Return the full material exactly.
--- Data excerpt ---
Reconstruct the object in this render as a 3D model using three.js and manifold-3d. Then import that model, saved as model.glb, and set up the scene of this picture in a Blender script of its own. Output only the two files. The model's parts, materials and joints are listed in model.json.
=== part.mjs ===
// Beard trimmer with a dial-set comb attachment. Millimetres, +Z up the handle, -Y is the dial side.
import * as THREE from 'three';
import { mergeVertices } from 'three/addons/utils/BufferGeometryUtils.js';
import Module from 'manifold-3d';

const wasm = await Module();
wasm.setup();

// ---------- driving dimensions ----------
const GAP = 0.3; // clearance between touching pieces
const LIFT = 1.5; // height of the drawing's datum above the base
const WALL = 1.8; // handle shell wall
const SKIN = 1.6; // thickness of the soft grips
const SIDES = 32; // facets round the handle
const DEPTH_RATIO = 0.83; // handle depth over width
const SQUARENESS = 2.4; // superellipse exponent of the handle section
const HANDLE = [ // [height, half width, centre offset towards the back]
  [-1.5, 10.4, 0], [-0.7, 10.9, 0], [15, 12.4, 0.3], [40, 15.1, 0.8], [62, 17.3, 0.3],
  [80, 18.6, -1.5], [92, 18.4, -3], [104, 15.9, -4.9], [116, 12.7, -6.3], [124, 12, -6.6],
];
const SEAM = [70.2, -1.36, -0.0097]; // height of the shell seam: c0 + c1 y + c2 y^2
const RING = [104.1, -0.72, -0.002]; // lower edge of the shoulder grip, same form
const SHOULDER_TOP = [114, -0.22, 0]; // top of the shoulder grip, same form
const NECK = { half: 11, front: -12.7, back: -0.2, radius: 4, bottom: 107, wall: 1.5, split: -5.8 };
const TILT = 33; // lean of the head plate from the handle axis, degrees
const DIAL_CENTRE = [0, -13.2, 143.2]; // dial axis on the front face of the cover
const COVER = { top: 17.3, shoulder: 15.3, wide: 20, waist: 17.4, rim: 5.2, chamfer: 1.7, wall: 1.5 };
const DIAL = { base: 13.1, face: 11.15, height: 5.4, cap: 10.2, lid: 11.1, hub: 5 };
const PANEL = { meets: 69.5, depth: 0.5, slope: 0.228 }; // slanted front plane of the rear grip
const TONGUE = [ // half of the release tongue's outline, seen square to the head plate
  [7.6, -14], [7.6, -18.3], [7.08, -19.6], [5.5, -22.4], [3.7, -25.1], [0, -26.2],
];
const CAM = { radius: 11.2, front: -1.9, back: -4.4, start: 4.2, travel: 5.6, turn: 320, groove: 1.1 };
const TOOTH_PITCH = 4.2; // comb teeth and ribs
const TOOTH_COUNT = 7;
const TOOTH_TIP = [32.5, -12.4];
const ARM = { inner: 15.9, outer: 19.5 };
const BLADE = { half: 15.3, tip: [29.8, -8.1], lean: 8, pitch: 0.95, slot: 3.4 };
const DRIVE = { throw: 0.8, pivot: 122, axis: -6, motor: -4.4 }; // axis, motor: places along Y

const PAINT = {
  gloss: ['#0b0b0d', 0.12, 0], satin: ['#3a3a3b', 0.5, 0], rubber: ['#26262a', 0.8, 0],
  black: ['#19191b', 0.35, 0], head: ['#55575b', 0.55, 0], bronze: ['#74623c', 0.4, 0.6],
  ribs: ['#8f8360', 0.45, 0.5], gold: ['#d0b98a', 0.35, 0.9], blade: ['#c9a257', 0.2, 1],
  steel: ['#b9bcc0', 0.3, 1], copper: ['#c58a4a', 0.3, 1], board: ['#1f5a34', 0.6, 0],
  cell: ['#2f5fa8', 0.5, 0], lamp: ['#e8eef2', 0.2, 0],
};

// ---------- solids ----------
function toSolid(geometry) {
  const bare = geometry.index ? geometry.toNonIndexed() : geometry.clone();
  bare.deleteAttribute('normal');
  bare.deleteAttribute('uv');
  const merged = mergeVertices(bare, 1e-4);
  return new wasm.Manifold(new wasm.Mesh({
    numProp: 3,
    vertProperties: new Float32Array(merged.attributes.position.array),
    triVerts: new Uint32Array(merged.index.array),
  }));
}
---
## [Worked solution]
Reconstruct the object in this render as a 3D model using three.js and manifold-3d. Then import that model, saved as model.glb, and set up the scene of this picture in a Blender script of its own. Output only the two files. The model's parts, materials and joints are listed in model.json.
=== part.mjs ===
// Beard trimmer with a dial-set comb attachment. Millimetres, +Z up the handle, -Y is the dial side.
import * as THREE from 'three';
import { mergeVertices } from 'three/addons/utils/BufferGeometryUtils.js';
import Module from 'manifold-3d';

const wasm = await Module();
wasm.setup();

// ---------- driving dimensions ----------
const GAP = 0.3; // clearance between touching pieces
const LIFT = 1.5; // height of the drawing's datum above the base
const WALL = 1.8; // handle shell wall
const SKIN = 1.6; // thickness of the soft grips
const SIDES = 32; // facets round the handle
const DEPTH_RATIO = 0.83; // handle depth over width
const SQUARENESS = 2.4; // superellipse exponent of the handle section
const HANDLE = [ // [height, half width, centre offset towards the back]
  [-1.5, 10.4, 0], [-0.7, 10.9, 0], [15, 12.4, 0.3], [40, 15.1, 0.8], [62, 17.3, 0.3],
  [80, 18.6, -1.5], [92, 18.4, -3], [104, 15.9, -4.9], [116, 12.7, -6.3], [124, 12, -6.6],
];
const SEAM = [70.2, -1.36, -0.0097]; // height of the shell seam: c0 + c1 y + c2 y^2
const RING = [104.1, -0.72, -0.002]; // lower edge of the shoulder grip, same form
const SHOULDER_TOP = [114, -0.22, 0]; // top of the shoulder grip, same form
const NECK = { half: 11, front: -12.7, back: -0.2, radius: 4, bottom: 107, wall: 1.5, split: -5.8 };
const TILT = 33; // lean of the head plate from the handle axis, degrees
const DIAL_CENTRE = [0, -13.2, 143.2]; // dial axis on the front face of the cover
const COVER = { top: 17.3, shoulder: 15.3, wide: 20, waist: 17.4, rim: 5.2, chamfer: 1.7, wall: 1.5 };
const DIAL = { base: 13.1, face: 11.15, height: 5.4, cap: 10.2, lid: 11.1, hub: 5 };
const PANEL = { meets: 69.5, depth: 0.5, slope: 0.228 }; // slanted front plane of the rear grip
const TONGUE = [ // half of the release tongue's outline, seen square to the head plate
  [7.6, -14], [7.6, -18.3], [7.08, -19.6], [5.5, -22.4], [3.7, -25.1], [0, -26.2],
];
const CAM = { radius: 11.2, front: -1.9, back: -4.4, start: 4.2, travel: 5.6, turn: 320, groove: 1.1 };
const TOOTH_PITCH = 4.2; // comb teeth and ribs
const TOOTH_COUNT = 7;
const TOOTH_TIP = [32.5, -12.4];
const ARM = { inner: 15.9, outer: 19.5 };
const BLADE = { half: 15.3, tip: [29.8, -8.1], lean: 8, pitch: 0.95, slot: 3.4 };
const DRIVE = { throw: 0.8, pivot: 122, axis: -6, motor: -4.4 }; // axis, motor: places along Y

const PAINT = {
  gloss: ['#0b0b0d', 0.12, 0], satin: ['#3a3a3b', 0.5, 0], rubber: ['#26262a', 0.8, 0],
  black: ['#19191b', 0.35, 0], head: ['#55575b', 0.55, 0], bronze: ['#74623c', 0.4, 0.6],
  ribs: ['#8f8360', 0.45, 0.5], gold: ['#d0b98a', 0.35, 0.9], blade: ['#c9a257', 0.2, 1],
  steel: ['#b9bcc0', 0.3, 1], copper: ['#c58a4a', 0.3, 1], board: ['#1f5a34', 0.6, 0],
  cell: ['#2f5fa8', 0.5, 0], lamp: ['#e8eef2', 0.2, 0],
};

// ---------- solids ----------
function toSolid(geometry) {
  const bare = geometry.index ? geometry.toNonIndexed() : geometry.clone();
  bare.deleteAttribute('normal');
  bare.deleteAttribute('uv');
  const merged = mergeVertices(bare, 1e-4);
  return new wasm.Manifold(new wasm.Mesh({
    numProp: 3,
    vertProperties: new Float32Array(merged.attributes.position.array),
    triVerts: new Uint32Array(merged.index.array),
  }));
}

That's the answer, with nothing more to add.